# [YOUR OBJECTIVE]
Extract the data exactly, missing nothing.

# [RECORDED DATA]
------------------------------------

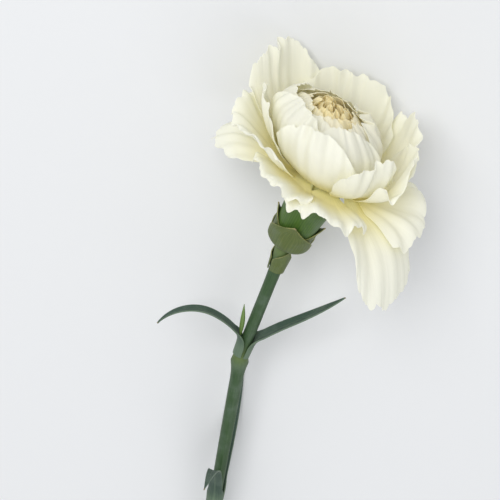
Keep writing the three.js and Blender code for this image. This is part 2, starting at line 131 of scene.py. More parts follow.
towards_head = Vector((math.sin(CAMERA_ROLL), math.cos(CAMERA_ROLL), 0))
level, rise = math.cos(CAMERA_HEIGHT_ANGLE), math.sin(CAMERA_HEIGHT_ANGLE)
camera_direction = towards_head * level + Vector((0, 0, rise))
camera_data = bpy.data.cameras.new("camera")
camera_data.sensor_width = SENSOR_WIDTH
camera_data.lens = SENSOR_WIDTH * CAMERA_DISTANCE / FIELD_WIDTH
camera = bpy.data.objects.new("camera", camera_data)
bpy.context.scene.collection.objects.link(camera)
look(camera, LOOK_AT + camera_direction * CAMERA_DISTANCE, LOOK_AT, towards_head)
bpy.context.scene.camera = camera
print("lens, mm:", round(camera_data.lens, 1))

# %% [markdown]
# ## Shader helpers
# A material here is written as sums. `Value` wraps one socket of the node tree, and its operators
# add Math nodes, so that `1 - mask` is itself a small network. Colours and vectors have their own
# Mix and Vector Math nodes, because a Math node would turn them grey.

# %% Shader helpers


class Value:
    """A number in a material's node tree, which can be used in sums."""

    def __init__(self, finish, socket):
        self.finish = finish
        self.socket = socket

    def _math(self, operation, *others):
        values = dict(enumerate((self, *others)))
        return self.finish.node("ShaderNodeMath", {"operation": operation}, values)

    def __add__(self, other):
        return self._math("ADD", other)

    __radd__ = __add__

    def __sub__(self, other):
        return self._math("SUBTRACT", other)

    def __rsub__(self, other):
        return self.finish.node("ShaderNodeMath", {"operation": "SUBTRACT"}, {0: other, 1: self})

    def __mul__(self, other):
        return self._math("MULTIPLY", other)

    __rmul__ = __mul__

    def size(self):
        """The same number without its sign."""
        return self._math("ABSOLUTE")

    def ramp(self, low, high):
        """0 below low, 1 above high, and a smooth rise between."""
        settings = {"interpolation_type": "SMOOTHSTEP"}
        return self.finish.node("ShaderNodeMapRange", settings, {0: self, 1: low, 2: high})


class Finish:
    """A material under construction: its nodes, and the few that every finish needs."""

    def __init__(self, name):
        self.material = bpy.data.materials.new(name)
        self.material.use_nodes = True
        self.tree = self.material.node_tree
        self.tree.nodes.clear()

    def node(self, kind, settings=None, inputs=None, output=0):
        """One node with its settings first, then the values or links of its sockets."""
        made = self.tree.nodes.new(kind)
        for key, value in (settings or {}).items():
            setattr(made, key, value)
        for key, value in (inputs or {}).items():
            if isinstance(value, Value):
                self.tree.links.new(value.socket, made.inputs[key])
            else:
                made.inputs[key].default_value = value
        return Value(self, made.outputs[output])

    def place(self):
        return self.node("ShaderNodeTexCoord", output="Object")

    def attribute(self, name):
        """A number that the piece carries at each of its points."""
        return self.node("ShaderNodeAttribute", {"attribute_name": name}, output="Fac")

    def sheet_directions(self):
        """How far across and how far along a sheet, from its UV map."""
        uv = self.node("ShaderNodeUVMap", {"uv_map": "UVMap"})
        return [self.node("ShaderNodeSeparateXYZ", inputs={0: uv}, output=k) for k in range(2)]

    def noise(self, where, scale, detail=3.0, roughness=0.5):
        inputs = {"Vector": where, "Scale": scale, "Detail": detail, "Roughness": roughness}
        return self.node("ShaderNodeTexNoise", inputs=inputs)

    def position(self, x, y):
        return self.node("ShaderNodeCombineXYZ", inputs={0: x, 1: y})

    def mix(self, share, one, other):
        """From one colour to another. The Mix node's colour sockets are numbers 6, 7 and, out, 2."""
        colours = {0: share, 6: self._colour(one), 7: self._colour(other)}
        return self.node("ShaderNodeMix", {"data_type": "RGBA"}, colours, output=2)

    def bump(self, height, distance, strength):
        inputs = {"Strength": strength, "Distance": distance, "Height": height}
        return self.node("ShaderNodeBump", inputs=inputs)

    def surface(self, shader):
        out = self.tree.nodes.new("ShaderNodeOutputMaterial")
        self.tree.links.new(shader.socket, out.inputs["Surface"])
        return self.material

    @staticmethod
    def _colour(value):
        return value if isinstance(value, Value) else (*value, 1.0)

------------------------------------

# [TASK OUTPUT]
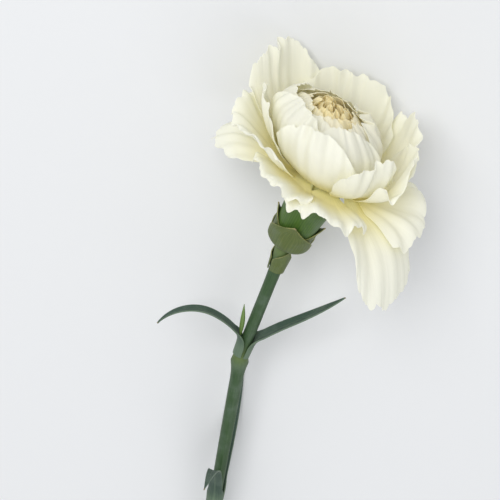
Keep writing the three.js and Blender code for this image. This is part 2, starting at line 131 of scene.py. More parts follow.
towards_head = Vector((math.sin(CAMERA_ROLL), math.cos(CAMERA_ROLL), 0))
level, rise = math.cos(CAMERA_HEIGHT_ANGLE), math.sin(CAMERA_HEIGHT_ANGLE)
camera_direction = towards_head * level + Vector((0, 0, rise))
camera_data = bpy.data.cameras.new("camera")
camera_data.sensor_width = SENSOR_WIDTH
camera_data.lens = SENSOR_WIDTH * CAMERA_DISTANCE / FIELD_WIDTH
camera = bpy.data.objects.new("camera", camera_data)
bpy.context.scene.collection.objects.link(camera)
look(camera, LOOK_AT + camera_direction * CAMERA_DISTANCE, LOOK_AT, towards_head)
bpy.context.scene.camera = camera
print("lens, mm:", round(camera_data.lens, 1))

# %% [markdown]
# ## Shader helpers
# A material here is written as sums. `Value` wraps one socket of the node tree, and its operators
# add Math nodes, so that `1 - mask` is itself a small network. Colours and vectors have their own
# Mix and Vector Math nodes, because a Math node would turn them grey.

# %% Shader helpers


class Value:
    """A number in a material's node tree, which can be used in sums."""

    def __init__(self, finish, socket):
        self.finish = finish
        self.socket = socket

    def _math(self, operation, *others):
        values = dict(enumerate((self, *others)))
        return self.finish.node("ShaderNodeMath", {"operation": operation}, values)

    def __add__(self, other):
        return self._math("ADD", other)

    __radd__ = __add__

    def __sub__(self, other):
        return self._math("SUBTRACT", other)

    def __rsub__(self, other):
        return self.finish.node("ShaderNodeMath", {"operation": "SUBTRACT"}, {0: other, 1: self})

    def __mul__(self, other):
        return self._math("MULTIPLY", other)

    __rmul__ = __mul__

    def size(self):
        """The same number without its sign."""
        return self._math("ABSOLUTE")

    def ramp(self, low, high):
        """0 below low, 1 above high, and a smooth rise between."""
        settings = {"interpolation_type": "SMOOTHSTEP"}
        return self.finish.node("ShaderNodeMapRange", settings, {0: self, 1: low, 2: high})


class Finish:
    """A material under construction: its nodes, and the few that every finish needs."""

    def __init__(self, name):
        self.material = bpy.data.materials.new(name)
        self.material.use_nodes = True
        self.tree = self.material.node_tree
        self.tree.nodes.clear()

    def node(self, kind, settings=None, inputs=None, output=0):
        """One node with its settings first, then the values or links of its sockets."""
        made = self.tree.nodes.new(kind)
        for key, value in (settings or {}).items():
            setattr(made, key, value)
        for key, value in (inputs or {}).items():
            if isinstance(value, Value):
                self.tree.links.new(value.socket, made.inputs[key])
            else:
                made.inputs[key].default_value = value
        return Value(self, made.outputs[output])

    def place(self):
        return self.node("ShaderNodeTexCoord", output="Object")

    def attribute(self, name):
        """A number that the piece carries at each of its points."""
        return self.node("ShaderNodeAttribute", {"attribute_name": name}, output="Fac")

    def sheet_directions(self):
        """How far across and how far along a sheet, from its UV map."""
        uv = self.node("ShaderNodeUVMap", {"uv_map": "UVMap"})
        return [self.node("ShaderNodeSeparateXYZ", inputs={0: uv}, output=k) for k in range(2)]

    def noise(self, where, scale, detail=3.0, roughness=0.5):
        inputs = {"Vector": where, "Scale": scale, "Detail": detail, "Roughness": roughness}
        return self.node("ShaderNodeTexNoise", inputs=inputs)

    def position(self, x, y):
        return self.node("ShaderNodeCombineXYZ", inputs={0: x, 1: y})

    def mix(self, share, one, other):
        """From one colour to another. The Mix node's colour sockets are numbers 6, 7 and, out, 2."""
        colours = {0: share, 6: self._colour(one), 7: self._colour(other)}
        return self.node("ShaderNodeMix", {"data_type": "RGBA"}, colours, output=2)

    def bump(self, height, distance, strength):
        inputs = {"Strength": strength, "Distance": distance, "Height": height}
        return self.node("ShaderNodeBump", inputs=inputs)

    def surface(self, shader):
        out = self.tree.nodes.new("ShaderNodeOutputMaterial")
        self.tree.links.new(shader.socket, out.inputs["Surface"])
        return self.material

    @staticmethod
    def _colour(value):
        return value if isinstance(value, Value) else (*value, 1.0)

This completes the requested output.